● **What is needed**
Of all the lines in the material, how many contain the word "continues"? State the number alone.

[CAD and scene scripts]
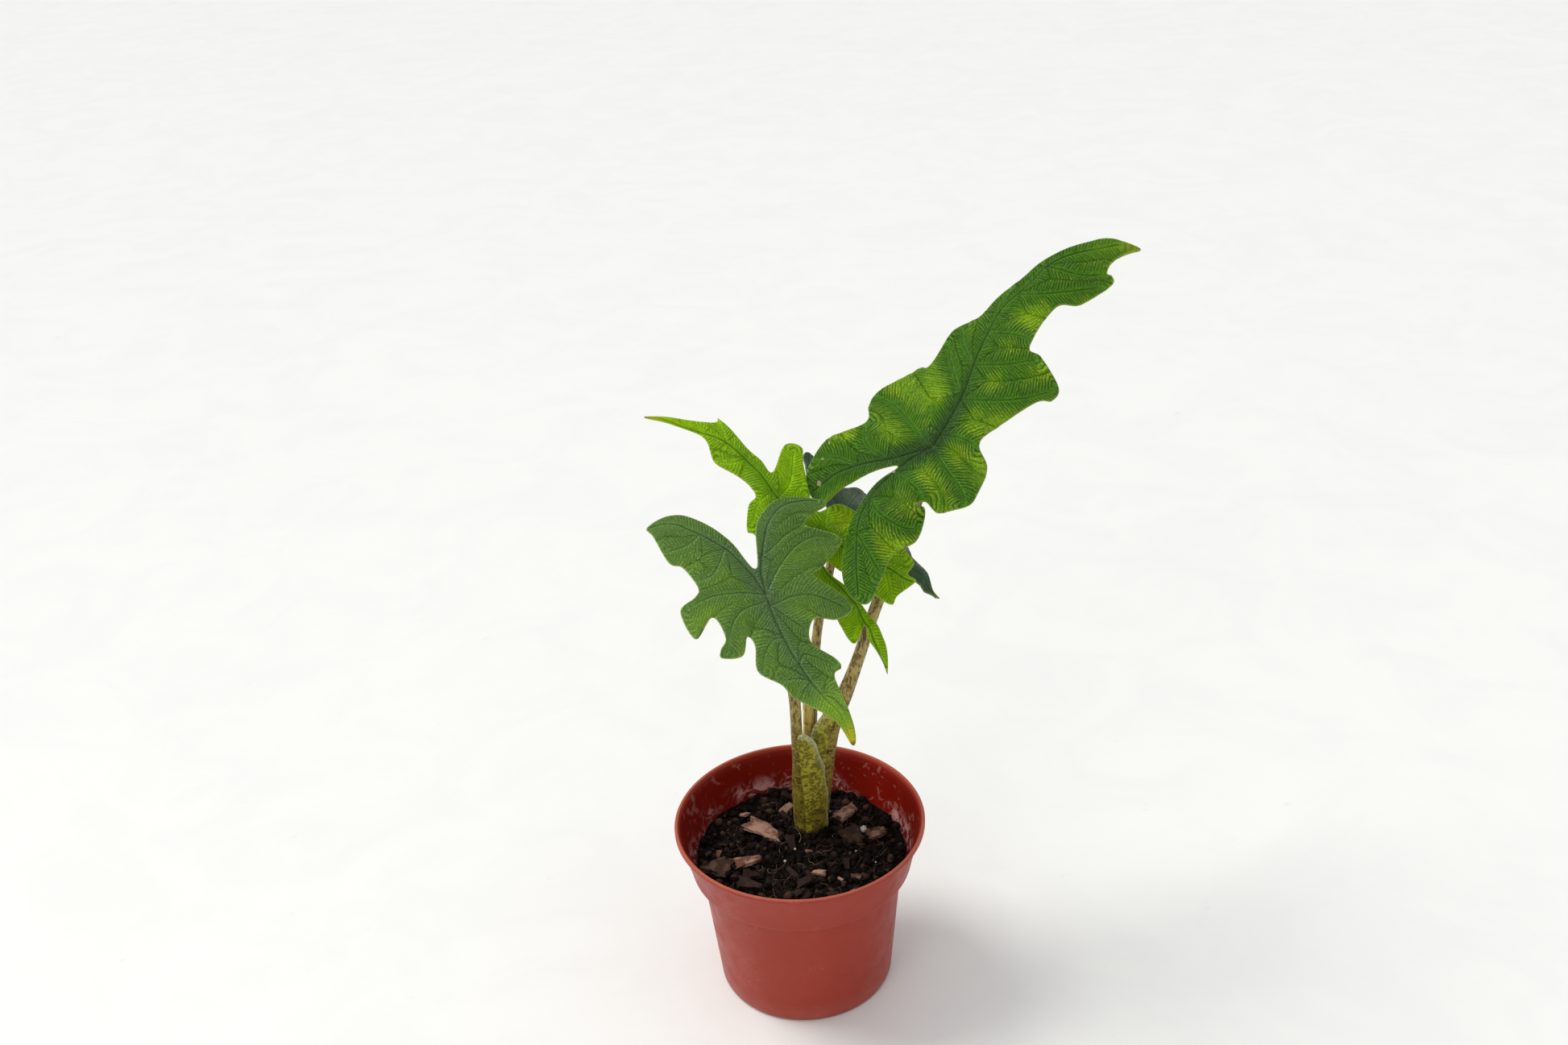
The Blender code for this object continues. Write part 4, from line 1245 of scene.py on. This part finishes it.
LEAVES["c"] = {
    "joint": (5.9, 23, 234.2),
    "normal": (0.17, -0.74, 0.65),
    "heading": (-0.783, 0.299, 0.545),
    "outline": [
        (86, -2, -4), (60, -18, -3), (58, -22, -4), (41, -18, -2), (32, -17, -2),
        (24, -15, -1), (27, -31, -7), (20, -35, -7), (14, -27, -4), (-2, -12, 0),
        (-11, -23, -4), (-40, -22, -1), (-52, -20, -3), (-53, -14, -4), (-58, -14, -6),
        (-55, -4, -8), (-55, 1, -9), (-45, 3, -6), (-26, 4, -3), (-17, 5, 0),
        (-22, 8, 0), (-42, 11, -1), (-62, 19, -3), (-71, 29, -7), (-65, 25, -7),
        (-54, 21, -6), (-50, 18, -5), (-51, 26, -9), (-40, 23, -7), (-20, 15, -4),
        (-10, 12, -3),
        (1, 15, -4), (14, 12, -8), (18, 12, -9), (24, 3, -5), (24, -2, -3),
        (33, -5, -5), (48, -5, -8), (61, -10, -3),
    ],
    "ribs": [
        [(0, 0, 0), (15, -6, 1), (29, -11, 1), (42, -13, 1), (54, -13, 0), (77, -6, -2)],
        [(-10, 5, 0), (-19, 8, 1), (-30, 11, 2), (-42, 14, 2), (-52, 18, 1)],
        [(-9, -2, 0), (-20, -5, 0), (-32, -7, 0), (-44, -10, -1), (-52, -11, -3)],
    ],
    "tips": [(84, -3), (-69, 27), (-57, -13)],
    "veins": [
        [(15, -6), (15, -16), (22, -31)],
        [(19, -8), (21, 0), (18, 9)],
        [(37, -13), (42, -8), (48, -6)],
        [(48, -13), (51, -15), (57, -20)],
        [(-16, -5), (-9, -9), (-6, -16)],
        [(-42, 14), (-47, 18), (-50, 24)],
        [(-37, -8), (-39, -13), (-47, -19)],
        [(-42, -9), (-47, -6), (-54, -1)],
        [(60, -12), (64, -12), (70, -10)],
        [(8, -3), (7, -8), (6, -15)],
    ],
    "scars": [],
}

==

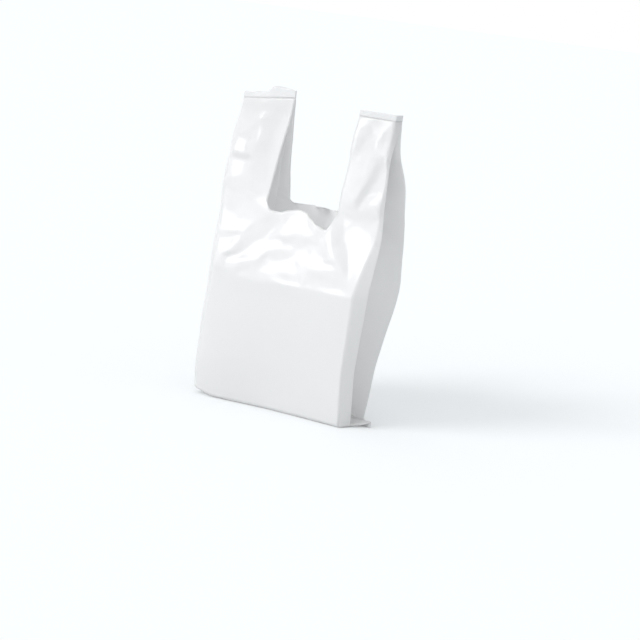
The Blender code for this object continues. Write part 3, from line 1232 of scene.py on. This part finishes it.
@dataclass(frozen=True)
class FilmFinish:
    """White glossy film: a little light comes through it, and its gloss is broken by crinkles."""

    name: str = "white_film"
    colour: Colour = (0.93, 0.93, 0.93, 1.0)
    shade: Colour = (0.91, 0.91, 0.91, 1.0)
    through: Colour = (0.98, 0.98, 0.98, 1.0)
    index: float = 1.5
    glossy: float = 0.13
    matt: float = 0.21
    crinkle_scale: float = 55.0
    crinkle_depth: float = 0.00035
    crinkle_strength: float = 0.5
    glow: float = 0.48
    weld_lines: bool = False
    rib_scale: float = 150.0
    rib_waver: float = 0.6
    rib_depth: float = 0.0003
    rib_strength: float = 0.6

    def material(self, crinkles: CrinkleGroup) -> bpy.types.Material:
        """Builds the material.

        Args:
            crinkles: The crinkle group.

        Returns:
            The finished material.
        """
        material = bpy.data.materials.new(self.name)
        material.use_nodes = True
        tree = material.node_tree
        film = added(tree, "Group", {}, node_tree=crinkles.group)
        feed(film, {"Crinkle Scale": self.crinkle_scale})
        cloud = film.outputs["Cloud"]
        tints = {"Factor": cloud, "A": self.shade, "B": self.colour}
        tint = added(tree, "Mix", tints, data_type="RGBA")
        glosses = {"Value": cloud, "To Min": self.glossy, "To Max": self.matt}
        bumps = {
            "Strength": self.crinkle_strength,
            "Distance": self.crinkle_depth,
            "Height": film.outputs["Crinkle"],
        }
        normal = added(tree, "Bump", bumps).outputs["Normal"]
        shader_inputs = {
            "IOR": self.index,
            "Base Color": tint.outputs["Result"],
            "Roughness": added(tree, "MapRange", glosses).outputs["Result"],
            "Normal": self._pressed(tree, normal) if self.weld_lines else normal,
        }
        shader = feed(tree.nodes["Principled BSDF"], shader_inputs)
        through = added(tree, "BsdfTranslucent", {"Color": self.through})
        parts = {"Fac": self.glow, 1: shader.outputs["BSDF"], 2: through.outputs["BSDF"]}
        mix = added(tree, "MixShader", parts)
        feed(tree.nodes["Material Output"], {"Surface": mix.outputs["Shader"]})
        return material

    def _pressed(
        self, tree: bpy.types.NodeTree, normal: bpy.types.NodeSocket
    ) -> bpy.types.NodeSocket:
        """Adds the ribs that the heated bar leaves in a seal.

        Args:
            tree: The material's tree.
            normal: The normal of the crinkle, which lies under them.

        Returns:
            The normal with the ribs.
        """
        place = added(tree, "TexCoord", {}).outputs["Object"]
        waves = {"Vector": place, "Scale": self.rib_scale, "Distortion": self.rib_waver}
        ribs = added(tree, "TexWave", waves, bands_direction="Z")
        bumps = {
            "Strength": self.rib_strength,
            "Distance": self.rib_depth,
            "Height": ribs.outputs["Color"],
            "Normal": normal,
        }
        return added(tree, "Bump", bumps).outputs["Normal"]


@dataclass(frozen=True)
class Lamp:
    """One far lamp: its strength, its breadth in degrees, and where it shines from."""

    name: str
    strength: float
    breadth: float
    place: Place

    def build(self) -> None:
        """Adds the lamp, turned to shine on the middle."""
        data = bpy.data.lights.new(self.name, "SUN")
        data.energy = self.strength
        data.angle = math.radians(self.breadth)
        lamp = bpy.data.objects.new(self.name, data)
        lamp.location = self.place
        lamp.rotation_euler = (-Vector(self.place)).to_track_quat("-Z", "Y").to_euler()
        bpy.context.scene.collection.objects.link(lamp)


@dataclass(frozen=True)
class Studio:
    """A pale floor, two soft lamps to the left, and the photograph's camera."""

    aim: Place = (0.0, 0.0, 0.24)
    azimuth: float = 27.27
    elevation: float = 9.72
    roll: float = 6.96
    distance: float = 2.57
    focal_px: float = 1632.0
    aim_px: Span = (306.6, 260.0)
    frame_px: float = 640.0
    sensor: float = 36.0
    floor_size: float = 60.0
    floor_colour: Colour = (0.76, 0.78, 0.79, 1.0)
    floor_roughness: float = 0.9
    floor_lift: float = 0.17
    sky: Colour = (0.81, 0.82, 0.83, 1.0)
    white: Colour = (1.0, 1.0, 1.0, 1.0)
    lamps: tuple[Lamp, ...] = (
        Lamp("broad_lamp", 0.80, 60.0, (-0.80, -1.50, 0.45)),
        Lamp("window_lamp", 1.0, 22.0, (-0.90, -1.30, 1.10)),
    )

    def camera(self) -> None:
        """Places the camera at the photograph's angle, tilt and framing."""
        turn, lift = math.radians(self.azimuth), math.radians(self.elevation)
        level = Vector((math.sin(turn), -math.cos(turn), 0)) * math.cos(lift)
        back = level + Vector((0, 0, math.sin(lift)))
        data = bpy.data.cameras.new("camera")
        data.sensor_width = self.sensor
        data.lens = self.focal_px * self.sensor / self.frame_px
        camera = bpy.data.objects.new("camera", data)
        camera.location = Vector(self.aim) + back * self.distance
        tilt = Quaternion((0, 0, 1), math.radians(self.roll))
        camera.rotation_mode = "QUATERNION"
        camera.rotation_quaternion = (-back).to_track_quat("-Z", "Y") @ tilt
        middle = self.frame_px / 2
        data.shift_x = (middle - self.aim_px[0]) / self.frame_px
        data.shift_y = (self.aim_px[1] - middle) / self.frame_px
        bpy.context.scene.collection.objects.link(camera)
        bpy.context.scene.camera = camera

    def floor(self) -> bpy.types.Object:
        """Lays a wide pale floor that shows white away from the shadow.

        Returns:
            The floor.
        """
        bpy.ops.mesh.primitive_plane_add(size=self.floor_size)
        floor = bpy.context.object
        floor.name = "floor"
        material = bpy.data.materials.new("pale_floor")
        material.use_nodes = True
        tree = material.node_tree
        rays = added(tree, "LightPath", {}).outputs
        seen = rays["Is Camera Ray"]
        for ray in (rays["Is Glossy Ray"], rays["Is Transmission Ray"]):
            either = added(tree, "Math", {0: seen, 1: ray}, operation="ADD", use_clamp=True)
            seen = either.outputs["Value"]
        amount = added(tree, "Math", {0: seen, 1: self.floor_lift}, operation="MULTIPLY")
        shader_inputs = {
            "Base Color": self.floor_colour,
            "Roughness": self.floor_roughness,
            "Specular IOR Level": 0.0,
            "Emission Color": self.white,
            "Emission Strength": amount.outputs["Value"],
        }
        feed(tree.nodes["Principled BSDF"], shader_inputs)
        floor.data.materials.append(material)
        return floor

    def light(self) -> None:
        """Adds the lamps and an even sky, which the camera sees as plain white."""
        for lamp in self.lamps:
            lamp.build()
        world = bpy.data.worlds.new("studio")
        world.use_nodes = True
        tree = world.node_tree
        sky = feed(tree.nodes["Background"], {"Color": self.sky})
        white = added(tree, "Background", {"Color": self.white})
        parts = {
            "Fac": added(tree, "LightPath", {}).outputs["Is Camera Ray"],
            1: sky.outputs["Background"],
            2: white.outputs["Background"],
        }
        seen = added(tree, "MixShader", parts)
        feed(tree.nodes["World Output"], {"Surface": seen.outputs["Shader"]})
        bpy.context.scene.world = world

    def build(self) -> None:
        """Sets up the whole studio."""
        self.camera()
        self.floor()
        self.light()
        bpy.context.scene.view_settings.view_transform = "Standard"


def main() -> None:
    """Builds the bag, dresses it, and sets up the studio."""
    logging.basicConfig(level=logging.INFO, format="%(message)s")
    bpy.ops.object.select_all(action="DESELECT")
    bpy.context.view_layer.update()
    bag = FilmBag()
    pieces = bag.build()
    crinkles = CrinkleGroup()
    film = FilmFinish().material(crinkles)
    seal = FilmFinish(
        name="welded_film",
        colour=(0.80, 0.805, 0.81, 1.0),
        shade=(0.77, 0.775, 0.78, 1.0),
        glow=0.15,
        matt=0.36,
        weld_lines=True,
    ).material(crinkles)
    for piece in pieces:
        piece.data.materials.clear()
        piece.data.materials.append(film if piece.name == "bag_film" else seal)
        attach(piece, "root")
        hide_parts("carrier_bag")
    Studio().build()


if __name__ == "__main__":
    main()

...

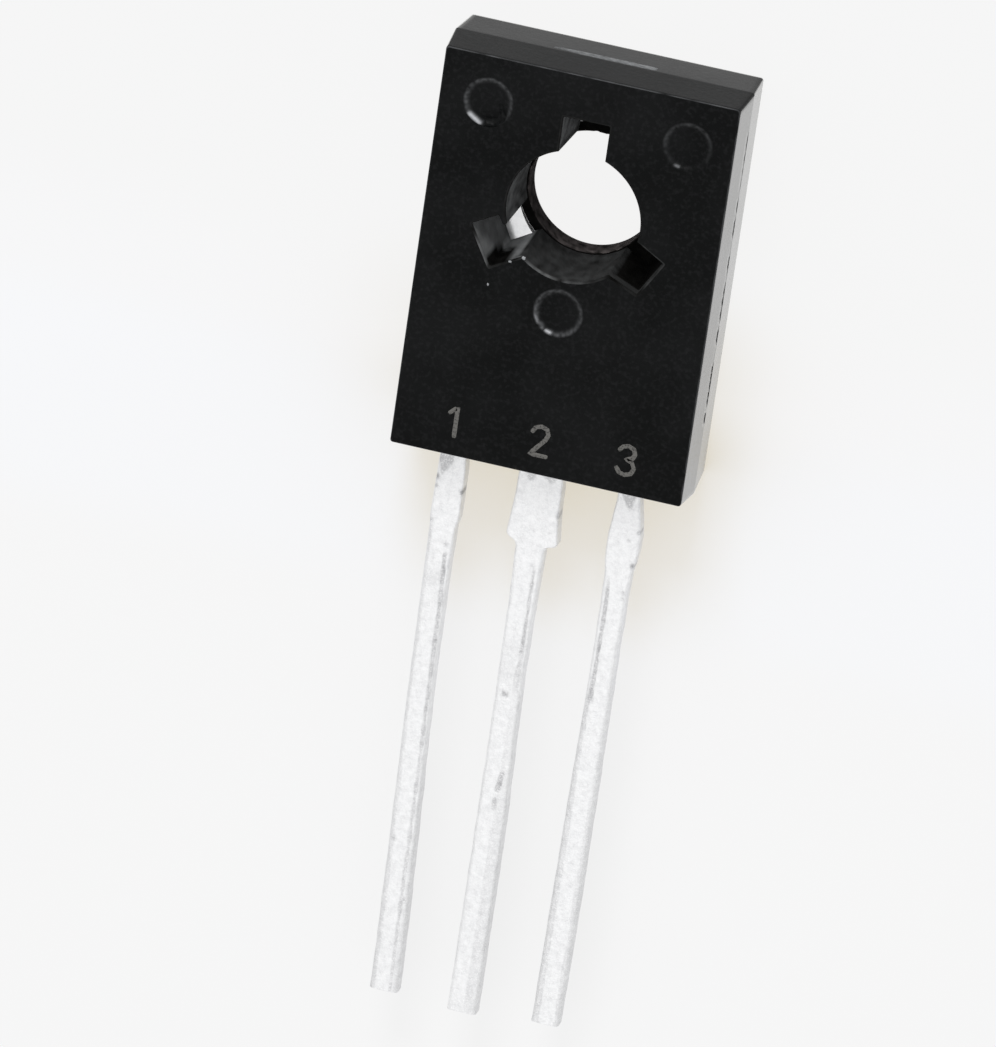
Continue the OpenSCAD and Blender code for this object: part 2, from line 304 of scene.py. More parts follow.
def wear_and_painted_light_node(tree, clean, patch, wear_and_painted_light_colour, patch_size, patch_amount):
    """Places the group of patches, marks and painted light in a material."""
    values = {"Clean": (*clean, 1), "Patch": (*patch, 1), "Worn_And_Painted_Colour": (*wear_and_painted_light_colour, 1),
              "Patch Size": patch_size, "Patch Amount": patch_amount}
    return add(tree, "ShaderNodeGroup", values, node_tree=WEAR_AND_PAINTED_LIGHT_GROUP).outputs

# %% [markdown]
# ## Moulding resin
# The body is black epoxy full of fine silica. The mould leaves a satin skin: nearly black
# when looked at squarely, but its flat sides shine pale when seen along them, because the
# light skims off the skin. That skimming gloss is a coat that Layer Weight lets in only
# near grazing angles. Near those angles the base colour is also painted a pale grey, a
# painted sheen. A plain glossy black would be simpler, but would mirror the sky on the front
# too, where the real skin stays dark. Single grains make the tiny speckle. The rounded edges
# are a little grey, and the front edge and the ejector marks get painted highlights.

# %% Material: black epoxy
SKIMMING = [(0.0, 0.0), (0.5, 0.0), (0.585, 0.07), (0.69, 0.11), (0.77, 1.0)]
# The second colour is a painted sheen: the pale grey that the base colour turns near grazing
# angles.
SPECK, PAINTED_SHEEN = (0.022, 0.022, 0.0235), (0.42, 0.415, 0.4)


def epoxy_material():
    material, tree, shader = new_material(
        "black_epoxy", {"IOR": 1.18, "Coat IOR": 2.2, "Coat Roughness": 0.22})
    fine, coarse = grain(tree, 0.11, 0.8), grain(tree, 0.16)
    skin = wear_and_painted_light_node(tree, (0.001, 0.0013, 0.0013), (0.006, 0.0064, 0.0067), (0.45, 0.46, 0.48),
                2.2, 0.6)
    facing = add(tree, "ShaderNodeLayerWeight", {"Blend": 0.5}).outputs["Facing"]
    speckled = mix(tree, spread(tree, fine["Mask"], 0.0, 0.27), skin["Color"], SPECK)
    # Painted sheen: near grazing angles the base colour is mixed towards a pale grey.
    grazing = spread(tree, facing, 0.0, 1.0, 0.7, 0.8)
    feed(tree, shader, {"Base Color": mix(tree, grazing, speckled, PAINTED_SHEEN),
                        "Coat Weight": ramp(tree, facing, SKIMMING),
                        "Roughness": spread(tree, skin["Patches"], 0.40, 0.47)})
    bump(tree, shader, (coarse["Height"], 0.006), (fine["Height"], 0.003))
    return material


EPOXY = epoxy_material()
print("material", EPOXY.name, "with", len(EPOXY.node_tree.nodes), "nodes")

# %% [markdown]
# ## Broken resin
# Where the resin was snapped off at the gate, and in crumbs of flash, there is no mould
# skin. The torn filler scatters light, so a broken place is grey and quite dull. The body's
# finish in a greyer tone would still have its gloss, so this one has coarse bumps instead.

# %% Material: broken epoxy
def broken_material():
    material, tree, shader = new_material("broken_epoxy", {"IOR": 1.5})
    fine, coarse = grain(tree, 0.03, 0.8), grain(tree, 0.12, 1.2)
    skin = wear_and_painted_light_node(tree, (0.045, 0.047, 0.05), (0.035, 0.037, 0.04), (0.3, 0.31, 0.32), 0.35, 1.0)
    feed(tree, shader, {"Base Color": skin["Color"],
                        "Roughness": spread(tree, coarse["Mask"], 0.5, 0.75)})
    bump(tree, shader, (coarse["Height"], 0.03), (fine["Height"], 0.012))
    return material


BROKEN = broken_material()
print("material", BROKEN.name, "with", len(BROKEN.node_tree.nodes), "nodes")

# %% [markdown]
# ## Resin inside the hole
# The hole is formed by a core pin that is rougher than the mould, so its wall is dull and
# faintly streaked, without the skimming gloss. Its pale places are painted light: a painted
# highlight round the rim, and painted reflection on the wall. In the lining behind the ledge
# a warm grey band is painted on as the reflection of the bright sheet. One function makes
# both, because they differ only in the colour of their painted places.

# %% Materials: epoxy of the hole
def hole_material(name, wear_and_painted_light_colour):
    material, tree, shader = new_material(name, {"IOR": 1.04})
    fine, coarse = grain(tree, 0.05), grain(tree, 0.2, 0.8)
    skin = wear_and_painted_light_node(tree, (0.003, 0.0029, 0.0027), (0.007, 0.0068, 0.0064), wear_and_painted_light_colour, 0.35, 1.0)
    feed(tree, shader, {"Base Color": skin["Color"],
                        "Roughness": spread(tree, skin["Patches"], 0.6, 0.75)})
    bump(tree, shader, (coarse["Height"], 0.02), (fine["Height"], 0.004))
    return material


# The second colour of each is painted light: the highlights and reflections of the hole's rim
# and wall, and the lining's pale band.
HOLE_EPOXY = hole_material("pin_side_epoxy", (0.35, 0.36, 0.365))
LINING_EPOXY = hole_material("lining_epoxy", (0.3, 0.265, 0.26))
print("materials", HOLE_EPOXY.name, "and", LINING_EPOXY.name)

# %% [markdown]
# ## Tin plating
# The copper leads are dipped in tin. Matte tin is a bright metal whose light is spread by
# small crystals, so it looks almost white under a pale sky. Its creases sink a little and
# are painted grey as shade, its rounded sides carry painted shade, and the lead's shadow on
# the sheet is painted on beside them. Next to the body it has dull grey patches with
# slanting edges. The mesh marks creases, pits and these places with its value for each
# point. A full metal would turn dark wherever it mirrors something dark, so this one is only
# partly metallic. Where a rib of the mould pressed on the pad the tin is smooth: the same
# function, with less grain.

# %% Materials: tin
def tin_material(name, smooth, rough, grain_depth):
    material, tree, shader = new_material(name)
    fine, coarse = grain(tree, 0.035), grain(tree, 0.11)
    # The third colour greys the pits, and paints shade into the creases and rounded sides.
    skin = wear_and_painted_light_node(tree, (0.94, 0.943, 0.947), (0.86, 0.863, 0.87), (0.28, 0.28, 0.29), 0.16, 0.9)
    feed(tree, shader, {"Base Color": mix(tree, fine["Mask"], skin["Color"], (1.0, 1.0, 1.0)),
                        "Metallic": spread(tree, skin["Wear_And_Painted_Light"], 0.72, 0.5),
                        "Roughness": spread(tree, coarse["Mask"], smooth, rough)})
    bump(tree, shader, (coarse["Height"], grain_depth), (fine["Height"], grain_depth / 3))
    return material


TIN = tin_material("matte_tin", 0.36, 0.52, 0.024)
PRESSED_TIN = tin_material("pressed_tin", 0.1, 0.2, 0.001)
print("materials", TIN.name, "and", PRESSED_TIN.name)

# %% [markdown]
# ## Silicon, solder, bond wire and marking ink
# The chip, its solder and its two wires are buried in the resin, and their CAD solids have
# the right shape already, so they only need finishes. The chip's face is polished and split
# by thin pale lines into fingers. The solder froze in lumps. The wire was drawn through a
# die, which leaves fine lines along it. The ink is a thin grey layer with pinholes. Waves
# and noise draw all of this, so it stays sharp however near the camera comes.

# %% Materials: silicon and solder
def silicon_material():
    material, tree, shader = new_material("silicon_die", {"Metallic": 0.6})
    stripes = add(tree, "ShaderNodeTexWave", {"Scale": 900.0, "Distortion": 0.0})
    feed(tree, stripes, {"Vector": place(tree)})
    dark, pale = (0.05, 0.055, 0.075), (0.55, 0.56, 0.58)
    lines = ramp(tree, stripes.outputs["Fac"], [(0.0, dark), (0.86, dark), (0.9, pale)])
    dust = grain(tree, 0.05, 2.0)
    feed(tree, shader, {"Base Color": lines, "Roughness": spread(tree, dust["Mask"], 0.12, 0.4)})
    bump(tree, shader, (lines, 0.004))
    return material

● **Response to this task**
2